El niño, entre la obediencia aprendida y la libertad que le pide su vitalidad infantil, va intercalando tiempos de sosiego con otros de exaltación. Da la mano a su abuelo y, poco después se suelta y corre siguiendo el incierto vuelo de una mariposa, brinca, va y viene...

Al fin llegan al andén, largo, despejado, sin los trenes que el niño ha ido a ver pasar. Ahora el abuelo mantiene firmemente agarrada la mano izquierda del niño, que ya no intenta zafarse. “Yayo, no viene ningún tren”, dice en tono decepcionado mirando hacia el horizonte, allá donde se juntan los raíles. “No, pero va a venir uno enseguida”. El niño recobra la esperanza, tiene fe en lo que le dicen sus mayores. “¿Por qué lado vendrá?”, “Por aquel; mira, allá se ve la luz de la máquina”. “No lo veo”, dice mientras la emoción le va ganando. El abuelo: “Sí, ya se acerca, pero todavía está lejos”. “Sí, todavía está lejos”, repite el niño.
El tren aparece de repente, a toda velocidad, con fiereza, como un torbellino. Violencia, ruido ensordecedor, chocar de hierros, impetuoso rugido de motores, tremendo temblor, golpeteos. Todo se mueve como en un terremoto, el andén también retumba envuelto en el impresionante estrépito...
El niño, se arrima al abuelo, se crispa, tensa todo el cuerpo y mira aquello sin pestañear, estremecido, espantado, con su carita pálida de miedo. Por fortuna, el tren se pierde ya, vertiginoso, camino de su destino.
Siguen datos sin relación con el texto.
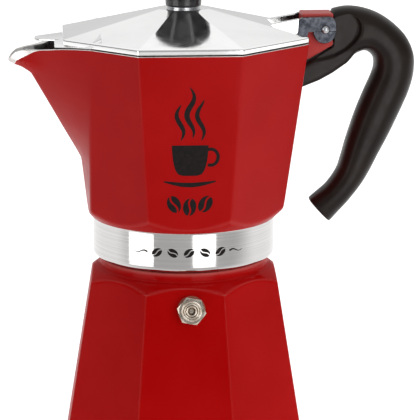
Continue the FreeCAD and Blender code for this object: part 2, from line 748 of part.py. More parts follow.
def make_knob():
    washer = new_body("knob_washer")
    spun(washer, "washer_ring", [(d.screw_radius, lid_top), (d.washer_radius, lid_top),
                                 (d.washer_radius, lid_top + d.washer_thickness),
                                 (d.screw_radius, lid_top + d.washer_thickness)])
    foot = lid_top + d.washer_thickness
    knob = new_body("lid_knob")
    grow = d.knob_radius - d.knob_foot_radius
    spun(knob, "knob_turned", [
        (0, foot), (d.knob_foot_radius - 0.6, foot), (d.knob_foot_radius, foot + 0.6),
        (d.knob_foot_radius + grow * 0.02, foot + d.knob_height * 0.06),
        (d.knob_foot_radius + grow * 0.16, foot + d.knob_height * 0.2),
        (d.knob_foot_radius + grow * 0.55, foot + d.knob_height * 0.42),
        (d.knob_foot_radius + grow * 0.88, foot + d.knob_height * 0.6),
        (d.knob_radius, foot + d.knob_height * 0.76), (d.knob_radius - 0.5, foot + d.knob_height * 0.86),
        (d.knob_radius - 2.6, foot + d.knob_height * 0.945), (d.knob_radius - 6, foot + d.knob_height * 0.985),
        (0, foot + d.knob_height)])
    flats(knob, "knob_flats", (d.knob_foot_radius, foot + d.knob_height * 0.2),
          (d.knob_radius, foot + d.knob_height * 0.9), d.knob_radius * 2)
    blind = circle(knob, "knob_bore_outline", "XY_Plane", 0, 0, d.screw_radius, (0, 0, foot))
    pocket(knob, "knob_bore", blind, 22)

    screw = new_body("knob_screw")
    under = lid_top - d.lid_thickness
    spun(screw, "knob_screw_turned", [
        (0, under - 2.2), (2.6, under - 2.2), (3.6, under - 1.4), (3.8, under - 0.05),
        (d.screw_radius, under - 0.05),
        (d.screw_radius, foot + 10.5), (d.screw_radius - 0.6, foot + 11), (0, foot + 11)])
    slot = outline(screw, "knob_screw_slot_outline", "XZ_Plane", [
        (-0.5, under - 3), (0.5, under - 3), (0.5, under - 1.2), (-0.5, under - 1.2)])
    pocket(screw, "knob_screw_slot", slot, 12)


# ---------------------------------------------------------------- handle and its screw

SCREW_TILT = 45.0           # the handle's screw rises towards the lug at this angle
SCREW_GRIP = as_size(4.0)   # how far it goes into the lug
screw_seat_reach = lug_end
screw_seat_level = d.rim_level - 3.4


def make_handle():
    """A moulded grip, lofted through oval sections along its curved spine, with a head at the lug."""
    # centre X and Z, thickness in the XZ plane and the direction of the spine in degrees from +X
    stations = [
        (56.0, 111.9, 12.6, 43.0, 0.80), (63.6, 119.1, 11.4, 50.0, 0.84), (68.2, 125.8, 11.8, 59.0, 0.87),
        (73.4, 138.2, 14.6, 69.0, 0.92), (78.3, 150.2, 16.6, 68.0, 0.96), (82.0, 158.7, 17.0, 68.0, 1.0),
        (85.7, 167.5, 16.8, 77.0, 1.0), (86.0, 175.4, 16.8, 102.0, 1.0), (81.8, 182.6, 15.6, 136.0, 1.0),
        (74.9, 187.0, 17.2, 160.0, 0.98), (67.6, 186.2, 21.2, 180.0, 0.95), (61.0, 184.0, 23.2, 184.0, 0.92),
    ]
    shift = d.rim_level.value - 184.3
    wires = []
    for x, z, thickness, angle, share in stations:
        direction = math.radians(angle)
        along = Vector(math.cos(direction), 0, math.sin(direction))
        across = Vector(-along.z, 0, along.x)
        centre = Vector(x + lug_end.value - 60.4, 0, z + shift)
        half_width = d.handle_width.value * share / 2
        long, short = (across * (thickness / 2), Vector(0, half_width, 0))
        if short.Length > long.Length:
            long, short = short, long
        ellipse = Part.Ellipse(centre + long, centre + short, centre)
        arcs = Part.Wire([ellipse.toShape()])
        wires.append(arcs)
    grip = Part.makeLoft(wires, True, False)
    reach = lug_end.value
    level = d.rim_level.value
    half = d.lug_half_width.value + 1.6
    toe_points = [(reach + 1.5, level - 1.5), (reach - 8.6, level - 7.8), (reach - 10.6, level - 19.4),
                  (reach - 4.0, level - 16.9), (reach + 3.0, level - 12.4), (reach + 8.0, level - 6.0)]
    corners = [Vector(x, -half, z) for x, z in toe_points]
    toe = Part.Face(Part.makePolygon(corners + corners[:1])).extrude(Vector(0, 2 * half, 0))
    toe = toe.makeFillet(2.6, [edge for edge in toe.Edges if abs(edge.Curve.Direction.y) < 0.5
                               and edge.CenterOfMass.z < level - 12])
    solid = grip.fuse(toe)
    gap = d.handle_gap.value
    lug_points = [(reach - 30, level + 30), (reach + gap, level + 30), (reach + gap, level - 2.9 - gap),
                  (reach - 8.9, level - 8.4 - gap), (reach - 30, level - 20.0)]
    corners = [Vector(x, -40, z) for x, z in lug_points]
    lug_room = Part.Face(Part.makePolygon(corners + corners[:1])).extrude(Vector(0, 80, 0))
    solid = solid.cut(lug_room)
    body_face = Vector(collector_half(d.rim_level).value + gap, -40, level)
    body_foot = Vector(collector_half(d.rim_level - 40).value + gap, -40, level - 40)
    behind = [body_face, body_foot, body_foot - Vector(40, 0, 0), body_face - Vector(40, 0, 0)]
    solid = solid.cut(Part.Face(Part.makePolygon(behind + behind[:1])).extrude(Vector(0, 80, 0)))
    relief = 6.8 + d.hinge_clearance.value
    depth = 20.0
    for side in (1, -1):
        start = d.lug_half_width.value + 0.2
        base = Vector(hinge_reach.value, side * start, hinge_level.value)
        solid = solid.cut(Part.makeCylinder(relief, depth, base, Vector(0, side, 0)))
    hole = screw_frame()
    shaft = Part.makeCylinder(d.screw_radius.value, 40, hole.multVec(Vector(0, 0, -20)), hole.Rotation.multVec(
        Vector(0, 0, 1)))
    head = Part.makeCylinder(3.9, 30, hole.multVec(Vector(0, 0, 5.0)), hole.Rotation.multVec(Vector(0, 0, 1)))
    solid = solid.cut(shaft).cut(head)
    feature = DOC.addObject("Part::Feature", "handle")
    feature.Label = "handle"
    feature.Shape = solid.removeSplitter()
    feature.Placement = Placement(Vector(0, 0, 0), Rotation())
    NODES.append(feature)


def screw_frame():
    """Frame of the handle's screw: origin on the lug's end face, +Z out towards the grip's inside."""
    tilt = math.radians(SCREW_TILT)
    out = Vector(math.cos(tilt), 0, -math.sin(tilt))
    origin = Vector(screw_seat_reach.value, 0, screw_seat_level.value)
    return Placement(origin, Rotation(Vector(0, 0, 1), out))


def make_handle_screw():
    body = new_body("handle_screw")
    spun(body, "handle_screw_turned", [
        (0, -(SCREW_GRIP - 0.4)), (d.screw_radius - 0.5, -(SCREW_GRIP - 0.4)), (d.screw_radius, -(SCREW_GRIP - 1)),
        (d.screw_radius, 5.0), (3.8, 5.0), (3.8, 6.6), (3.0, 7.4), (0, 7.4)])
    slot = outline(body, "handle_screw_slot_outline", "XZ_Plane", [
        (-0.5, 6.2), (0.5, 6.2), (0.5, 8.4), (-0.5, 8.4)])
    pocket(body, "handle_screw_slot", slot, 12)
    body.Placement = screw_frame()


# ---------------------------------------------------------------- build, check and write

def check():
    DOC.recompute()
    for item in DOC.Objects:
        if "Invalid" in item.State or "Error" in item.State:
            raise RuntimeError(f"{item.Label}: {item.State}")
    for node in NODES:
        shape = node.Shape
        if shape.isNull() or not shape.isValid() or not shape.Solids:
            raise RuntimeError(f"{node.Label}: bad shape")
        print(f"{node.Label:18s} solids {len(shape.Solids)}  volume {shape.Volume:10.1f}")


def write():
    os.makedirs("parts", exist_ok=True)
    for node in NODES:
        node.Shape.exportStep(os.path.join("parts", node.Label + ".step"))


make_boiler()
make_valve()
make_funnel()
make_seal()
make_collector()
make_riser()
make_lid()
make_hinge_pin()
make_knob()
make_handle()
make_handle_screw()
check()
write()
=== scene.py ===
import math

import bmesh
import bpy
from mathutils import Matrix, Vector


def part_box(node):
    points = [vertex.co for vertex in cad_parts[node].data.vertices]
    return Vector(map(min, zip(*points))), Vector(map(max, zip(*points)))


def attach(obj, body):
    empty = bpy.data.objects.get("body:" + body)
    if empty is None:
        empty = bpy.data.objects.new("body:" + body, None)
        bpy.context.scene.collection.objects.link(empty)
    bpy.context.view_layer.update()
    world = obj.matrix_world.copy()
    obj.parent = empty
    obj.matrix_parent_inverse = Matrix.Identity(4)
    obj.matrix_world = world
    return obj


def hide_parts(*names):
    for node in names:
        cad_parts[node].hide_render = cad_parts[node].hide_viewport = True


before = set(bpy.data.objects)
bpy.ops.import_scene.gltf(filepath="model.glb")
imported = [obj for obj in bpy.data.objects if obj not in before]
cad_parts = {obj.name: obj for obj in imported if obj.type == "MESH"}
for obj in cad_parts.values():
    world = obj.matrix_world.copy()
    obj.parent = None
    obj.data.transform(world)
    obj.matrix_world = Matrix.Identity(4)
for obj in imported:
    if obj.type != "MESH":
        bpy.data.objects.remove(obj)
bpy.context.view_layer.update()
MM = 0.001
SIDES = 8
HALF_SIDE = math.pi / SIDES
CORNER = 1 / math.cos(HALF_SIDE)


def box_mm(node):
    """A node's lowest and highest corners, in millimetres."""
    low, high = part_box(node)
    return Vector(low) / MM, Vector(high) / MM


# ---------------------------------------------------------------- sizes

boiler_high = box_mm("boiler")[1]
gasket_high = box_mm("gasket")[1]
washer_low = box_mm("knob_washer")[0]
knob_low, knob_high = box_mm("lid_knob")
collector_low, collector_high = box_mm("collector")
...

“¡Me ha dado susto!”, exclama el niño cuando acierta a hablar.
“¿Te ha dado susto?”, le pregunta -conciliador- el abuelo usando el lenguaje del nieto. No hay respuesta; el niño está otra vez en sus cosas, quizás intentando olvidar la experiencia. “¿Cuándo viene otro?”, interroga.
“Otro día. Ahora, Martí, nos vamos. Ya sabes que los papás nos están esperando...”. “Yo quiero Coca-Cola...”

Salen al sendero que les ha llevado a la estación y el niño, durante unos metros, no se desprende de la mano de su abuelo. Luego, torna a los saltitos, las carrerillas y las cabriolas. “Martí, que te vas a caer...”.